→ WHAT IS BEING ASKED
Write out exactly the lines from the line with "before = set(bpy.data.objects)" through the line with "UP = np.array((0.0, 0.0, 1.0))", including both, and nothing more.

→ RAW DATA
——

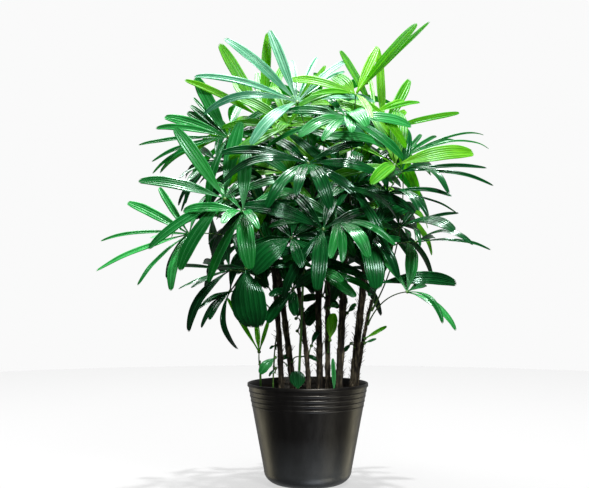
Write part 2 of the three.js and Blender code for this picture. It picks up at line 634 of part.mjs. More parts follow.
/** Whether a point shows inside the dense part of the crown in the front view. */
function inCrown(point) {
  const nearness = (EYE_DISTANCE + point.y) / EYE_DISTANCE;
  const sideways = EYE_X + (point.x - EYE_X) / nearness;
  const up = EYE_Z + (point.z - EYE_Z) / nearness;
  const across = (sideways - CROWN.sideways) / CROWN.halfWidth;
  return Math.hypot(across, (up - CROWN.up) / CROWN.halfHeight) < 1;
}

/** The tips of the fingers that fill a leaf's wide gaps, where they stay inside the dense crown. */
function fillTips(leaf) {
  const { upper, side } = fanAxes(leaf.upside);
  const angleOf = (point) => {
    const way = point.clone().sub(leaf.centre);
    return Math.atan2(way.dot(side), way.dot(upper));
  };
  const taken = readTips(leaf).map(({ tipAt }) => angleOf(tipAt(0)));
  taken.push(angleOf(stalkFoot(leaf, leaf.centre).start));
  taken.sort((a, b) => a - b);
  const tips = [];
  taken.forEach((angle, index) => {
    const next = index + 1 < taken.length ? taken[index + 1] : taken[0] + 2 * Math.PI;
    const extra = Math.floor((next - angle) / THREE.MathUtils.degToRad(FILL_SPACING)) - 1;
    for (let finger = 1; finger <= extra; finger += 1) {
      const turned = angle + (next - angle) * finger / (extra + 1);
      const tip = fanTip(leaf, turned, leaf.reach * FILL_REACH, FILL_DROOP);
      const width = FILL_WIDTHS[tips.length % FILL_WIDTHS.length];
      const tipAt = (shift) => tip.clone().setY(tip.y - shift);
      if (inCrown(tip)) tips.push({ width, arch: FILL_ARCH, tipAt, optional: true });
    }
  });
  return tips;
}

/** The tips of a plain fan, spread round its hub. */
function fanTips(leaf) {
  const tips = [];
  for (let finger = 0; finger < leaf.count; finger += 1) {
    const even = FAN_SPREAD * (finger / (leaf.count - 1) - 0.5);
    const stray = FAN_WANDER * Math.sin(FAN_WANDER_PACE * finger + leaf.reach);
    const angle = THREE.MathUtils.degToRad(even + stray);
    const reach = leaf.reach * FAN_REACHES[finger % FAN_REACHES.length];
    const tip = fanTip(leaf, angle, reach, FAN_DROOP);
    const width = FAN_WIDTHS[finger % FAN_WIDTHS.length];
    tips.push({ width, arch: FAN_ARCH, tipAt: (shift) => tip.clone().setY(tip.y - shift) });
  }
  return tips;
}

/** A finger's solid: a blade with a keel below, arched to the side that the leaf faces. */
function fingerSolid(hub, tip, face, width, arch, margin = 0) {
  const span = tip.clone().sub(hub);
  const chord = span.clone().normalize();
  const upper = face.clone().addScaledVector(chord, -chord.dot(face)).normalize();
  const bend = hub.clone()
    .addScaledVector(span, FINGER_BEND)
    .addScaledVector(upper, 2 * arch * span.length());
  const start = hub.clone().addScaledVector(bend.clone().sub(hub).normalize(), FINGER_START);
  const path = new THREE.QuadraticBezierCurve3(start, bend, tip);
  return toSolid(loft(3, FINGER_STEPS, (along, x, z) => {
    const tangent = path.getTangent(along);
    const normal = upper.clone().addScaledVector(tangent, -tangent.dot(upper)).normalize();
    const across = new THREE.Vector3().crossVectors(normal, tangent);
    const halfWidth = fingerWidth(width, along) / 2 + margin;
    const sideways = x / Math.sin(Math.PI / 3);
    const below = (z + 0.5) / 1.5;
    return path.getPoint(along)
      .addScaledVector(across, sideways * halfWidth)
      .addScaledVector(normal, margin - below * (FINGER_KEEL + 2 * margin));
  }));
}

/** Moves each tip to or from the eye until its finger runs into no other leaf. */
function settleFingers(leaf, tips) {
  tips.forEach(({ width, arch, tipAt, optional }, index) => {
    for (let attempt = 0; attempt < SETTLE_TRIES; attempt += 1) {
      const tip = tipAt(outwards(attempt) * SETTLE_STEP);
      const roomy = fingerSolid(leaf.centre, tip, leaf.upside, width, arch, CLEARANCE);
      if (!blocked(leaf.name, roomy)) {
        keep(leaf.name, fingerSolid(leaf.centre, tip, leaf.upside, width, arch));
        return;
      }
    }
    if (!optional) throw new Error(`no room for finger ${index} of ${leaf.name}`);
  });
}

// ---- Putting it together ----------------------------------------------------------------------

const plant = new THREE.Group();
plant.name = 'potted_lady_palm';

/** Adds a solid to the plant as a named piece with a material of its own. */
function addPiece(name, solid, colour, roughness) {
  const material = new THREE.MeshStandardMaterial({ color: colour, roughness, metalness: 0 });
  const mesh = new THREE.Mesh(toGeometry(solid), material);
  mesh.name = name;
  plant.add(mesh);
}

const pot = makePot();
keep('pot', pot);
CANES.forEach((cane) => keep(cane.name, caneSolid(cane)));

const leaves = [...LEAVES, ...SPROUTS, ...BACK_LEAVES];
leaves.forEach((leaf) => {
  leaf.centre = leaf.count
    ? new THREE.Vector3(leaf.hub[0], -leaf.hub[2], leaf.hub[1])
    : seen(...leaf.hub);
  leaf.upside = facing(leaf.face);
  const knot = new THREE.OctahedronGeometry(HUB_RADIUS);
  knot.translate(leaf.centre.x, leaf.centre.y, leaf.centre.z);
  keep(leaf.name, toSolid(knot));
});
leaves.forEach(settleStalk);
leaves.forEach((leaf) => settleFingers(leaf, leaf.count ? fanTips(leaf) : readTips(leaf)));
LEAVES.forEach((leaf) => settleFingers(leaf, fillTips(leaf)));

let soil = makeSoil();
CANES.forEach((cane) => {
  soil = soil.subtract(caneSolid(cane, SOIL_GAP));
});
SPROUTS.forEach((sprout) => {
  placed.filter(({ owner }) => owner === sprout.name).forEach(({ solid }) => {
    soil = soil.subtract(solid);
  });
});

addPiece('pot', pot, POT_COLOUR, 0.42);
addPiece('soil', soil, SOIL_COLOUR, 0.95);
CANES.forEach((cane) => {
  addPiece(cane.name, caneSolid(cane), cane.young ? YOUNG_COLOUR : CANE_COLOUR, 0.85);
});
leaves.forEach((leaf) => {
  const [first, ...rest] = placed.filter(({ owner }) => owner === leaf.name);
  const solid = rest.reduce((whole, piece) => whole.add(piece.solid), first.solid);
  addPiece(leaf.name, solid, LEAF_COLOURS[leaf.tone], 0.4);
});

export default plant;
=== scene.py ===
"""A lady palm in a ribbed black nursery pot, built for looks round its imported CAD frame.

Fibre-wrapped canes rise out of bark mix and carry pleated fan leaves on thin stalks. Tables and
class sizes are in millimetres, as the CAD's are; meshes, the camera and the lights are in metres.
"""

import logging
import math
from dataclasses import dataclass, field
from enum import Enum
from functools import partial
from typing import Iterable, Sequence

import bmesh
import bpy
import numpy as np
from bpy.types import Collection, Material, Mesh, Node, NodeSocket, NodeTree, Object
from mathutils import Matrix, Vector
from mathutils.kdtree import KDTree


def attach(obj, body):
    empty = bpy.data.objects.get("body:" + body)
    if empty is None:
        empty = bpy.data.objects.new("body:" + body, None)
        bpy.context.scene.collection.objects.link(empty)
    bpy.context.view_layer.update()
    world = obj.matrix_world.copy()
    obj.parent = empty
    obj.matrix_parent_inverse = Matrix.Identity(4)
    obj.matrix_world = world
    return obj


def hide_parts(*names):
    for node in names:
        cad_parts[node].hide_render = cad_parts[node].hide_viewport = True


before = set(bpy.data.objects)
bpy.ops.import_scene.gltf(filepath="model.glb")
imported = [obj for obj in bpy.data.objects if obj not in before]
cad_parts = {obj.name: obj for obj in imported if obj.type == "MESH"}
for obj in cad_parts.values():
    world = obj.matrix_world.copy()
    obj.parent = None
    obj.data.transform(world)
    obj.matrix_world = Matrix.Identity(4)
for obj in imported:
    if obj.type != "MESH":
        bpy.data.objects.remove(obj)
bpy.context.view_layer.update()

LOG = logging.getLogger("lady_palm")
MM = 0.001
BODY = "root"
Array = np.ndarray
Place = tuple[float, float, float]
UP = np.array((0.0, 0.0, 1.0))

# ---- The front view that the tables below were read in ----

EYE_DISTANCE = 3265.0
EYE_X = -33.0
EYE_Z = 596.0


def spot(sideways: float, up: float, forward: float) -> Array:
    """The true place of a point read in the front view.

    Args:
        sideways: Distance to the right of the pot's axis, at the scale of the axis's plane.
        up: Height above the floor, at the same scale.
        forward: Distance in front of the axis's plane.

    Returns:
        The point, in millimetres.
    """
    nearness = (EYE_DISTANCE - forward) / EYE_DISTANCE
    return np.array((
        EYE_X + (sideways - EYE_X) * nearness, -forward, EYE_Z + (up - EYE_Z) * nearness,
    ))


def unit(vector: Array) -> Array:
    """One or many vectors, each at length one, with no division by nought."""
    return vector / np.maximum(np.linalg.norm(vector, axis=-1, keepdims=True), 1e-9)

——

→ FULL ANSWER
before = set(bpy.data.objects)
bpy.ops.import_scene.gltf(filepath="model.glb")
imported = [obj for obj in bpy.data.objects if obj not in before]
cad_parts = {obj.name: obj for obj in imported if obj.type == "MESH"}
for obj in cad_parts.values():
    world = obj.matrix_world.copy()
    obj.parent = None
    obj.data.transform(world)
    obj.matrix_world = Matrix.Identity(4)
for obj in imported:
    if obj.type != "MESH":
        bpy.data.objects.remove(obj)
bpy.context.view_layer.update()

LOG = logging.getLogger("lady_palm")
MM = 0.001
BODY = "root"
Array = np.ndarray
Place = tuple[float, float, float]
UP = np.array((0.0, 0.0, 1.0))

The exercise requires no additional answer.